Say what you like about David Cameron – and I do, as do his backbenchers – but he’s usually pretty well prepared for the weekly PMQs session. Inevitably in any week there are unexploded land mines and booby traps strewn across the media and political landscape. The plan is to know where they are and guard yourself against them as best as possible. That’s usually what Cameron does.
Maybe Cameron didn’t see the NAO report yesterday that showed the government threw away a billion pounds worth of taxpayers money with their botched sale of the Royal Mail? Or maybe this was a landline so big Cameron knew he had to dash across it and hope it didn’t blow. But it did, and Cameron simply didn’t have the answers.
Miliband, however, had the questions. For a Labour leader widely perceived to be under fire, he attacked the dispatch box with vigour today – as he did last week – even going as far as methodically thumping the wood with his fist to drum home a point after one obfuscation too many from the PM.
And what obfuscations they were. Cameron crowed that the Royal Mail is now profitable, but ignored that the Royal Mail was turning over a healthy profit before his government sold it off to the less than highest bidder. Thus far, the profitability or otherwise of Royal Mail appear to be linked as intrinsically as a rocking chair and a duckpond.
And it wasn’t long before the old tropes were back either. You can always tell when Cameron is struggling as he desperately shoehorns in the “clever” lines that he’s prepared beforehand, regardless of whether they make any sense in the context they’re delivered. There was the usual “Gah, the unions, ah!”. There was a torturous joke about Arnie Graf (reached for as a PMQs closer from nowhere, and even a distinctly unparliamentary reference to Miliband and Balls as “muppets”.
It was all a bit disjointed – like in the TV show Family Guy, the jokes seem to have little to do with the plot. Except unlike Family Guy, this crass and clumsy straight-to-DVD release of a performance won’t be getting rave reviews that will see audiences clamouring for a comeback.
The coup de grace from David the Unready was a claim – presumably pre-planned – that Labour committed to privatising the Royal Mail in their 2010 manifesto. The line was tossed in at the end, so that Miliband could not respond. It was as cowardly as it was untrue – Labour’s manifesto had actually pledged to keep the Royal Mail in public control. Sure, privatisation plans had been mooted by Labour before, but they never went anywhere, and certainly never cost the taxpayer a billion in a cheap and not-so-cheerful sell-off.

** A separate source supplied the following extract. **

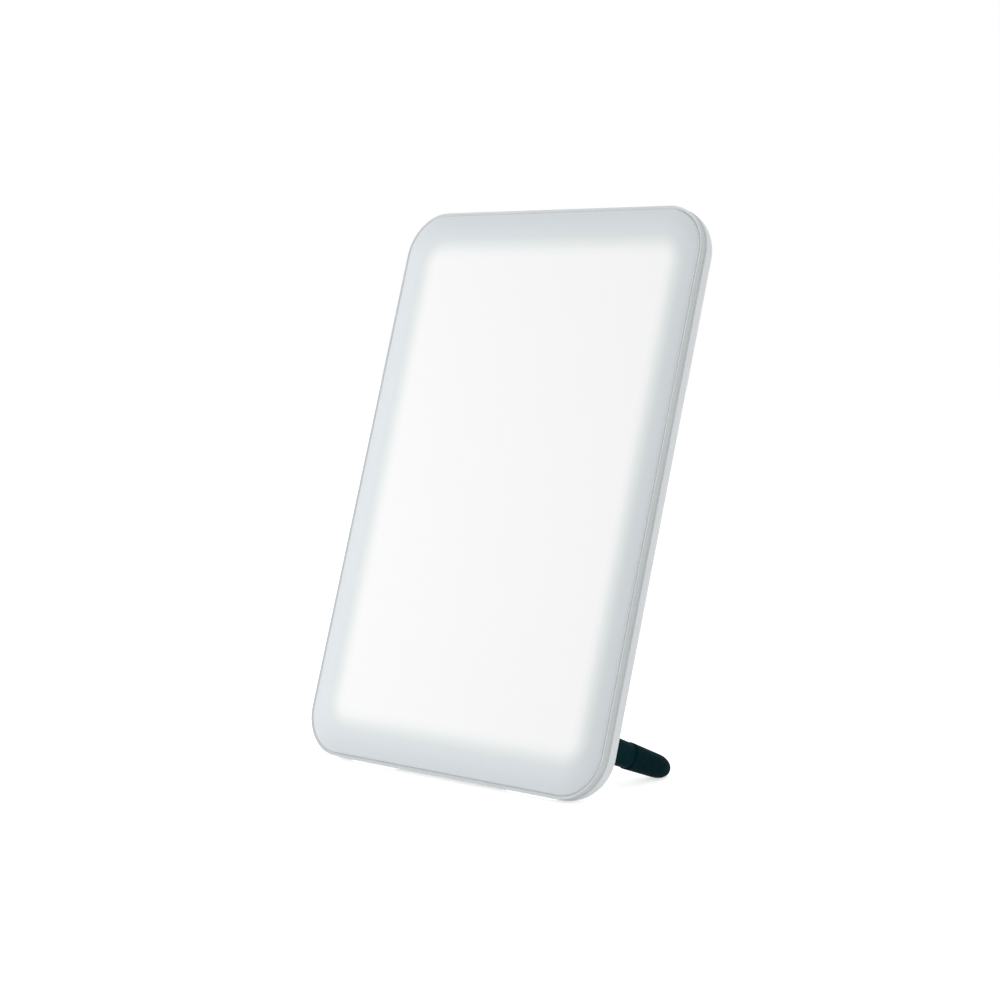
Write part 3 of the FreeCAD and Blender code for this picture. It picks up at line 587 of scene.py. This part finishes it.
def opal_cover():
    """Flat, an arc of radius roll/sin(a) with a = 2*atan(fall/roll), then rim, lip and inner face."""
    slope = 2 * math.atan((CROWN_DEPTH - CROWN_RIM) / CROWN_ROLL)
    radius = CROWN_ROLL / math.sin(slope)
    angle = np.linspace(0, slope, CROWN_ROWS)
    arc_inset = COVER_INSET + CROWN_ROLL - radius * np.sin(angle)
    arc_depth = -CROWN_DEPTH + radius * (1 - np.cos(angle))
    lip_outer = SHELL_WALL + LIP_GAP
    lip_inner = lip_outer + LIP_WALL
    inner = COVER_WALL - CROWN_DEPTH
    corners = [(arc_inset[-2], arc_depth[-2]), (COVER_INSET, -CROWN_RIM), (COVER_INSET, COVER_SEAT)]
    corners += [(lip_outer, COVER_SEAT), (lip_outer, LIP_DEPTH), (lip_inner, LIP_DEPTH)]
    corners += [(lip_inner, inner), (lip_inner + INNER_FLAT, inner)]
    edge = soften(corners, RIM_SOFTNESS)
    flat = 0 * FLAT_ROWS
    inset = np.concatenate([flat + arc_inset[0], arc_inset[:-2], edge[:, 0], flat + edge[-1, 0]])
    depth = np.concatenate([flat - CROWN_DEPTH, arc_depth[:-2], edge[:, 1], flat + inner])
    shrink = np.concatenate([FLAT_ROWS, np.ones(len(arc_inset) - 2 + len(edge)), FLAT_ROWS[::-1]])
    return slab_rings(inset, depth, shrink)


cover_grid = opal_cover()
print("cover grid, rows by columns:", cover_grid.shape[:2])

# %% [markdown]
# The glow is the look of this lamp. The lit field lies inside a border of twelve to fifteen
# millimetres; its edge is soft, because light scatters inside the milky plate. The distance to a
# rounded rectangle, worked out in the material from Object coordinates, drives one colour ramp
# for the light and one for the plate itself. The plate keeps its pale blue-grey where no light
# comes through. Its narrow rim wall also glows: this is painted light that brightens the rim's shaded side.

# %% Light the opal cover
LIT_HALF_WIDTH = 66 * MM
LIT_HALF_HEIGHT = 102.8 * MM
LIT_CORNER = 9 * MM
LIT_SHIFT = 2.6 * MM
LIT_DROP = 0.5 * MM
GLOW_INSIDE = 6 * MM
GLOW_OUTSIDE = 10 * MM
# Strength of the painted light on the cover's rim wall, which brightens its shaded side.
RIM_PAINTED_LIGHT = 0.2
GLOW_STOPS = [
    (0.0, (0.2, 0.2, 0.2, 1.0)),
    (0.19, (0.175, 0.178, 0.178, 1.0)),
    (0.375, (0.085, 0.095, 0.095, 1.0)),
    (0.56, (0.02, 0.025, 0.03, 1.0)),
    (1.0, (0.0, 0.0, 0.0, 1.0)),
]
PLATE_STOPS = [
    (0.0, linear(213, 214, 213)),
    (0.375, linear(211, 214, 214)),
    (0.75, linear(208, 214, 217)),
]


def distance_to_field(tree, vector):
    """Signed distance to a rounded rectangle of corner radius r and half sizes h about c.

    With q = |p - c| - (h - r), it is the length of max(q, 0), plus min(max(qx, qz), 0), less r.
    """
    centre = (LIT_SHIFT, 0.0, MIDDLE - LIT_DROP)
    centred = node(tree, "VectorMath", {0: vector, 1: centre}, operation="SUBTRACT")
    flat = node(tree, "VectorMath", {0: centred.outputs[0], 1: (1.0, 0.0, 1.0)}, operation="MULTIPLY")
    folded = node(tree, "VectorMath", {0: flat.outputs[0]}, operation="ABSOLUTE")
    half = (LIT_HALF_WIDTH - LIT_CORNER, 0.0, LIT_HALF_HEIGHT - LIT_CORNER)
    past = node(tree, "VectorMath", {0: folded.outputs[0], 1: half}, operation="SUBTRACT")
    clipped = node(tree, "VectorMath", {0: past.outputs[0], 1: (0.0, 0.0, 0.0)}, operation="MAXIMUM")
    outside = node(tree, "VectorMath", {0: clipped.outputs[0]}, operation="LENGTH").outputs["Value"]
    parts = node(tree, "SeparateXYZ", {0: past.outputs[0]}).outputs
    larger = node(tree, "Math", {0: parts["X"], 1: parts["Z"]}, operation="MAXIMUM")
    inside = node(tree, "Math", {0: larger.outputs[0], 1: 0.0}, operation="MINIMUM")
    both = node(tree, "Math", {0: outside, 1: inside.outputs[0]}, operation="ADD")
    return node(tree, "Math", {0: both.outputs[0], 1: LIT_CORNER}, operation="SUBTRACT").outputs[0]


def opal_acrylic():
    """Milky acrylic with a soft-edged lit field and a satin skin."""
    material, tree, shader = start_material("opal_cover", IOR=1.49, Emission_Strength=1.0)
    fall = spread(tree, distance_to_field(tree, slab_vector(tree)), 0.0, 1.0, -GLOW_INSIDE, GLOW_OUTSIDE)
    glow, plate = ramp(tree, fall, GLOW_STOPS), ramp(tree, fall, PLATE_STOPS)
    depth = node(tree, "SeparateXYZ", {0: slab_vector(tree)}).outputs["Y"]
    # Painted light: the rim wall glows from nothing at the front edge to full strength behind it, brightening its
    # shaded side.
    rim_painted_light = spread(tree, depth, 0.0, RIM_PAINTED_LIGHT, -CROWN_RIM, CROWN_RIM)
    light = node(tree, "VectorMath", {0: glow, 1: rim_painted_light}, operation="ADD").outputs[0]
    tree.links.new(light, shader.inputs["Emission Color"])
    tree.links.new(plate, shader.inputs["Base Color"])
    uneven_gloss(tree, shader, 0.42, 0.55, 900.0)
    relief(tree, shader, 1400.0, 0.02 * MM, 0.35)
    return material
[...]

And yet most galling of all, Cameron sees no failing in what his government did to the Royal Mail. To him, selling state assets on the cheap to their rich mates is a cause for “celebration” – which says it all really. It was an ideological decision taken to strip the state of another common resource – a move that Labour might have stopped, admittedly – and one that has seen a transfer of assets and wealth from all of us to a tiny few of us. That, in a nutshell, is what Cameron was accused of today. Rather than refute it, he embraced it.
And what of Miliband? Derided as a muppet by Cameron he may have been, but the muppet gag fell flat for most. Hitting back, he said that Cameron wanted to be the “Wolf of Wall Street” with his haphazard sell-off, but instead he was the “Dunce of Downing Street”. It all sounded a bit naff to me, but the bar for political humour in Westminster is often low. It was still trending on Twitter almost an hour later. Miliband had struck something.
And faced with Cameron’s failure to deal in any way with the failures of his government, the Labour leader was able to claim a much needed and valuable win.